The Olympic Games: An Environmental Calamity
Allyson Hammond ..............................................................................189
Since their inception in 1896, the Olympic Games have brought together over 400 countries, uniting fans worldwide as they cheer for their national athletes. However, the environmental impact of hosting the Olympics often goes unseen. The extensive construction of stadiums, hotels, and infrastructure necessary for the Games causes significant environmental degradation. The International Olympic Committee (IOC) and the Olympic Charter currently lack specific environmental standards for host cities, leading to unsustainable practices driven by economic incentives. This Note argues for the adoption of stringent environmental standards within the Olympic Charter to safeguard the environment.
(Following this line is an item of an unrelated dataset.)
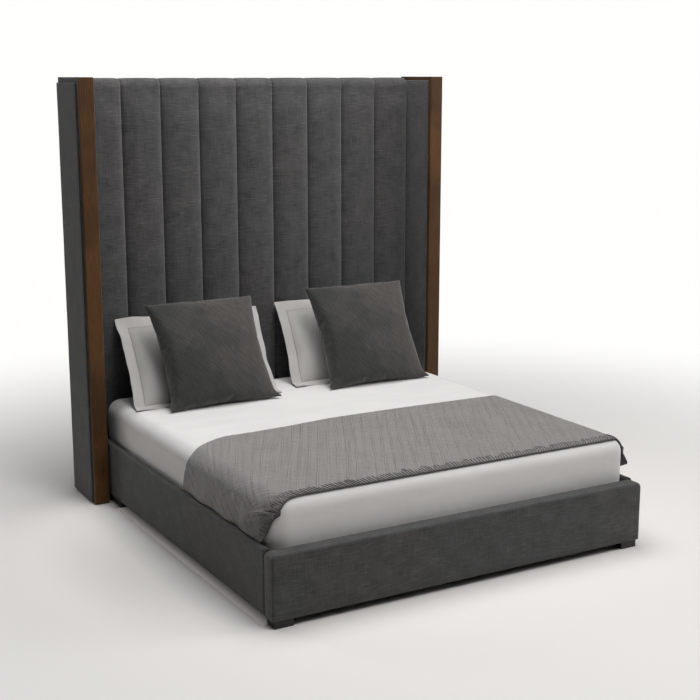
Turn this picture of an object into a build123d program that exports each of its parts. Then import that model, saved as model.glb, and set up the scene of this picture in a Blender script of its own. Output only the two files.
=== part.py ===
from build123d import *
import os
from math import asin, cos, pi, sin

# A made-up bed with a tall channelled headboard between two wings.
# X runs across the bed, +Y points to the headboard and +Z is up, in millimetres.
# The origin is on the floor, in the middle of the space that the bed takes up.

# Mattress and its fitted sheet
mattress_width = 1930
mattress_length = 2030
mattress_thickness = 275
mattress_corner_radius = 88
mattress_top_radius = 68
mattress_bottom_radius = 30
sheet_thickness = 2
sheet_tuck = 120
soft_gap = 0.3

# Side rails and what the slats rest on
rail_side_gap = 2.7
rail_pad = 6
rail_board_thickness = 18
rail_board_height = 281
rail_round_radius = 12
rail_inner_skirt = 63
ledger_rise = 168
ledger_width = 40
ledger_height = 30

# Footboard and front feet
footboard_depth = 75
footboard_height = 288
footboard_overhang = 3
footboard_pad = 10
footboard_corner_radius = 26
footboard_round_radius = 13
foot_end_gap = 11.7
foot_height = 38
foot_width = 90
foot_depth = 78
foot_inset = 15
foot_setback = 8
foot_round_radius = 3
rear_foot_inset = 8
rear_foot_width = 60
rear_foot_depth = 130
rear_foot_setback = 233

# Slats, centre beam and its legs
slat_count = 14
slat_width = 90
slat_thickness = 19
slat_end_gap = 20
slat_side_gap = 8
beam_width = 40
beam_height = 60
centre_leg_count = 3
centre_leg_width = 45
centre_leg_pitch = 525
centre_leg_clearance = 22
glide_radius = 15
glide_height = 8
glide_stem_radius = 4
glide_stem_length = 50
glide_travel = 12
glide_fit = 0.1

# Headboard
headboard_height = 2250
channel_count = 9
channel_crown = 30
channel_base = 12
channel_seam_gap = 0.3
channel_floor_gap = 10
head_end_gap = 14.7
backing_thickness = 12
post_depth = 42
post_width = 90
cross_rail_height = 90
middle_rail_rise = 1062
frame_drop = 70
roll_drop = 6
roll_inner_radius = 3
back_panel_thickness = 6
back_panel_drop = 20
back_recess = 12

# The roll over the headboard's top: how far round it each section stands, how far
# it swells past the straight taper, and how much of the channel's crown it keeps
roll_turn_shares = (0, 0.25, 0.5, 0.75, 1)
roll_swell_shares = (0, 0.08, 0.15, 0.07, 0)
roll_crown_shares = (1, 0.73, 0.33, 0.2, 0.13)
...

Historically, the IOC only recognized environmental sustainability as a priority after the 1992 Albertville Games’ environmental failures. Despite this, the sustainability of the Games has deteriorated. The self-reporting bias in assessing host cities’ environmental credentials exacerbates the issue, as no independent verification exists. To enhance environmental protection, the IOC could implement best management practices through contractual obligations or international treaty law, ensuring compliance. Additionally, reducing the scale of the Games or rotating them among designated cities could minimize environmental impact. Establishing an independent body for environmental audits could also ensure transparency and honesty in host city selection.